>>

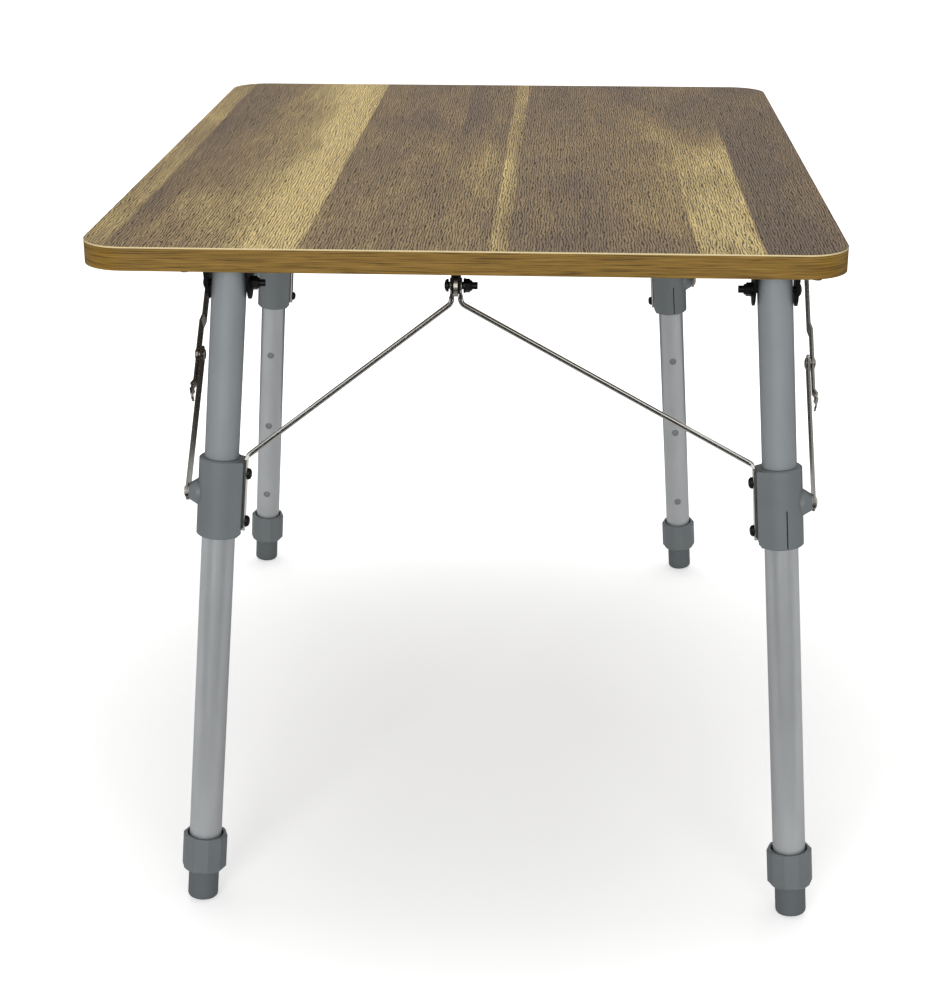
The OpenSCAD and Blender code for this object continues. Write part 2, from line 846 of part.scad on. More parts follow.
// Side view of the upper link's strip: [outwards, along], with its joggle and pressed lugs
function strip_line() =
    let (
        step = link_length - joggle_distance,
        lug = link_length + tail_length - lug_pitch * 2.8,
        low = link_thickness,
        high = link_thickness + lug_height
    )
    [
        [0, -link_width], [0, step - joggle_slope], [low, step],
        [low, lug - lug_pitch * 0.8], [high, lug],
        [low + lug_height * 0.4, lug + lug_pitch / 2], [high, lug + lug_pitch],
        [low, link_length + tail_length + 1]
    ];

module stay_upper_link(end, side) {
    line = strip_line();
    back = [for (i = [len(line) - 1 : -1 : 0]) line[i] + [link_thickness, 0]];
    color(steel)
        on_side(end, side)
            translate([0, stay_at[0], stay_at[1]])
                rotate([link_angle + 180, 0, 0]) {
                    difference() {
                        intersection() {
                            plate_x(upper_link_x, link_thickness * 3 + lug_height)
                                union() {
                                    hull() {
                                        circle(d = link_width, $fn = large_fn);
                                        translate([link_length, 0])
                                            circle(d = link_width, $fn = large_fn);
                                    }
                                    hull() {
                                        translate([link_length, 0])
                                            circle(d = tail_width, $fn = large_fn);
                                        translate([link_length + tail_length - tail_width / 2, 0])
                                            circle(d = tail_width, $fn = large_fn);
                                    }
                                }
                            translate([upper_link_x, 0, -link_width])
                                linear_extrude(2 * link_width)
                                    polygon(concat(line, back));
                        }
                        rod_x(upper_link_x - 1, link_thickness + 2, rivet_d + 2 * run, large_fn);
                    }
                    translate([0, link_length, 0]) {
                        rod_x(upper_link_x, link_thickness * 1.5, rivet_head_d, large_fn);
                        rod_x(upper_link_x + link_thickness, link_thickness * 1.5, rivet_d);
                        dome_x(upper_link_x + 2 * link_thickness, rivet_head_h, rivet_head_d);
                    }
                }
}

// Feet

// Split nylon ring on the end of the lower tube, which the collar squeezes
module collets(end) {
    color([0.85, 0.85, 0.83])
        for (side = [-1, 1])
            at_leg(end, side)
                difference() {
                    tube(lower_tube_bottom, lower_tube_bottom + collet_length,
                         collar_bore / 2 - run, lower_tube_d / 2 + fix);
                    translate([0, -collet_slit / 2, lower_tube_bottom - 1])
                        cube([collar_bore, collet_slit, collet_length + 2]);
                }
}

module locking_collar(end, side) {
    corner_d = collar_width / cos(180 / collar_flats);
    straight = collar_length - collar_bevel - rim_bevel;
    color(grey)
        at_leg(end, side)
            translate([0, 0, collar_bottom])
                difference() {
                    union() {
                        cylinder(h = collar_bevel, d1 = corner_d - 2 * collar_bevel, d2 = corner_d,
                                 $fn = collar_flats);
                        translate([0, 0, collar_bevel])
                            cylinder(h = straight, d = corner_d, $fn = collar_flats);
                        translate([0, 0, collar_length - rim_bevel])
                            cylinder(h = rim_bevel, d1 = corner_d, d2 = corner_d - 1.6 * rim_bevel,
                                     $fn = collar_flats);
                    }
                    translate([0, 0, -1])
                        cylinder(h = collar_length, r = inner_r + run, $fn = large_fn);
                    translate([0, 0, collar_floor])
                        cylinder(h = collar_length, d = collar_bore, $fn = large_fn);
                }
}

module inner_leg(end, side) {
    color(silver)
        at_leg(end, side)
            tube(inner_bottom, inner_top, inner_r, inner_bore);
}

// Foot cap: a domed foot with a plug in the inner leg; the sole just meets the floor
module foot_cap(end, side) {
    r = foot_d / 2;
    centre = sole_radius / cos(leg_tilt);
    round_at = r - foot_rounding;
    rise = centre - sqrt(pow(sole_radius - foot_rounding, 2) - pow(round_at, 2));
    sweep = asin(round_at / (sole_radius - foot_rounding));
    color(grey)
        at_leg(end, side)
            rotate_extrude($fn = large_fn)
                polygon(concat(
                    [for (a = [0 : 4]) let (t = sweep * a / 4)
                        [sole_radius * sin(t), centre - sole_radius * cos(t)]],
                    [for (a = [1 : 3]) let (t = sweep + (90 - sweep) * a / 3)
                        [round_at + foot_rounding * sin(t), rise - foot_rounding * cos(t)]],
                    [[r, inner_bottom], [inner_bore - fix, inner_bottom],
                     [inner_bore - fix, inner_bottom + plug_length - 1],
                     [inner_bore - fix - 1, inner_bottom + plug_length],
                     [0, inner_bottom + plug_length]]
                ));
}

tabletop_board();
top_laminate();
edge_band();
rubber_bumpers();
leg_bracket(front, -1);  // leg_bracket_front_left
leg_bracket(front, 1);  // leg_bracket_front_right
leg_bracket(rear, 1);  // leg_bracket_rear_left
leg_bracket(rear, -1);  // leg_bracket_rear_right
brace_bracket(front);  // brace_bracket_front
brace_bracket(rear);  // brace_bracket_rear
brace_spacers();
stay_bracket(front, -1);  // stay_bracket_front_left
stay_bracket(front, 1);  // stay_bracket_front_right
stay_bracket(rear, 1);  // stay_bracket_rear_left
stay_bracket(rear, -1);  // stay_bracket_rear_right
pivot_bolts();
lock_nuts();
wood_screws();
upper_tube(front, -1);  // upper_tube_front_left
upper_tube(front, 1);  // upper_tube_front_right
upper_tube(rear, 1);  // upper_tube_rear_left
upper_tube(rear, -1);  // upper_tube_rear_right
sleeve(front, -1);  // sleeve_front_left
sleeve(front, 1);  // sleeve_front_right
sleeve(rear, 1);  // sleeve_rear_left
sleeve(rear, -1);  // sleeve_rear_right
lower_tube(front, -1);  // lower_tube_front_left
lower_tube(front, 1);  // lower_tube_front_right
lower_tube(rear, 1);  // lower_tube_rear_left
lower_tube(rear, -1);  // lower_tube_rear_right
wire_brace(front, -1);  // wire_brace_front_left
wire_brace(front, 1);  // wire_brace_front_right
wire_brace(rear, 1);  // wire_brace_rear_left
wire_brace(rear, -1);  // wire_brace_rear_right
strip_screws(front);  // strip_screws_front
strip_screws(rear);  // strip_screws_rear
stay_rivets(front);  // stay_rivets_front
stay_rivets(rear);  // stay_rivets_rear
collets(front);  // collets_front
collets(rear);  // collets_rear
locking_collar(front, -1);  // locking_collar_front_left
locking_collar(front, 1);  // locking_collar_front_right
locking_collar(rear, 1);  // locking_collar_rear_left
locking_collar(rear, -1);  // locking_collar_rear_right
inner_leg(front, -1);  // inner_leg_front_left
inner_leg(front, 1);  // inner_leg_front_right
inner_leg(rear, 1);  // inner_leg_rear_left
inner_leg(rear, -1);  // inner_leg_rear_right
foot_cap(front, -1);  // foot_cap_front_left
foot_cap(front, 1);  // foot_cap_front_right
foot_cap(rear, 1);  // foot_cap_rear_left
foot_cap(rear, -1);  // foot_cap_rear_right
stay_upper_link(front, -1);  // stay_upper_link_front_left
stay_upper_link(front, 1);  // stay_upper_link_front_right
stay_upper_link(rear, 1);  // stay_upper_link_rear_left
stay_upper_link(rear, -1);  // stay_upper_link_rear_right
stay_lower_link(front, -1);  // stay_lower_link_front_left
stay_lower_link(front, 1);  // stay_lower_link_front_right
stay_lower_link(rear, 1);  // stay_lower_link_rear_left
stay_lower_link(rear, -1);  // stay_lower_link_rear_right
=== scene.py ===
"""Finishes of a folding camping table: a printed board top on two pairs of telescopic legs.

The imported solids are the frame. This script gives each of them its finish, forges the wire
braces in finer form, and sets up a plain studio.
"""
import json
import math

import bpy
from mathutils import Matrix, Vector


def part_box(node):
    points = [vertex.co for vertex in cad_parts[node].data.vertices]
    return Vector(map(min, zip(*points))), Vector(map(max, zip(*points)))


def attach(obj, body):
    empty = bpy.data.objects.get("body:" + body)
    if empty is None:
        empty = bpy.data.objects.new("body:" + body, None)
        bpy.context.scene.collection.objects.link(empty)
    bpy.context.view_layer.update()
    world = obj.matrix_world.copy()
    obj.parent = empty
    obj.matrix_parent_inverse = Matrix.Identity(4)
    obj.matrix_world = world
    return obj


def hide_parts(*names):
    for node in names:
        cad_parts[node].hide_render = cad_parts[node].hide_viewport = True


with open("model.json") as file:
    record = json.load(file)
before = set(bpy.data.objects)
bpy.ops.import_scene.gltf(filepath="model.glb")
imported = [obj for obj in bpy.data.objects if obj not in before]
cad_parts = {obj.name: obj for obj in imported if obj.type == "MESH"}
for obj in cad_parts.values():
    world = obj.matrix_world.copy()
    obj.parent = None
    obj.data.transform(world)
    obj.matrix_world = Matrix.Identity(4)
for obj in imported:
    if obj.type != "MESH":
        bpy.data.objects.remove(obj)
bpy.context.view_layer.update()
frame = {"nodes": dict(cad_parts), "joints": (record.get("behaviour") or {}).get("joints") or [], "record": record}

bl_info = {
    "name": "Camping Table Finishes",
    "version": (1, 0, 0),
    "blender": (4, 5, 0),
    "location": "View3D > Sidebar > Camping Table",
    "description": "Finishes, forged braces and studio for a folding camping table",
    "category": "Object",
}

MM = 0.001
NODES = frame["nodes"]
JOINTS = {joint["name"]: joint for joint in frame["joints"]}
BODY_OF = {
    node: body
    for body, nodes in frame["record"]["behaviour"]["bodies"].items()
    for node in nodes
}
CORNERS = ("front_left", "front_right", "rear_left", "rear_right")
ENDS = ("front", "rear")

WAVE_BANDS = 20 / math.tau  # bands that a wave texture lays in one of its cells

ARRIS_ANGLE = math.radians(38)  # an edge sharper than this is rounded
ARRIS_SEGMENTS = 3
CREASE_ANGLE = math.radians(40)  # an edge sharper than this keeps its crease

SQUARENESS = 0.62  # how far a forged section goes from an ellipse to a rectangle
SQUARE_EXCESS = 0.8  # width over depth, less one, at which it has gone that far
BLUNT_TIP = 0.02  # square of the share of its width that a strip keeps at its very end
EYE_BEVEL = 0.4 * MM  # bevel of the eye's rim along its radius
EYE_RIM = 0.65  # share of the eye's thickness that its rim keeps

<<

● GOAL OF THE EXERCISE: Above is a listing; print exactly its lines from the one with "obj.matrix_world = world" through the one with "record = json.load(file)", and no other lines.

● SOLUTION TO THE PROBLEM:
    obj.matrix_world = world
    return obj


def hide_parts(*names):
    for node in names:
        cad_parts[node].hide_render = cad_parts[node].hide_viewport = True


with open("model.json") as file:
    record = json.load(file)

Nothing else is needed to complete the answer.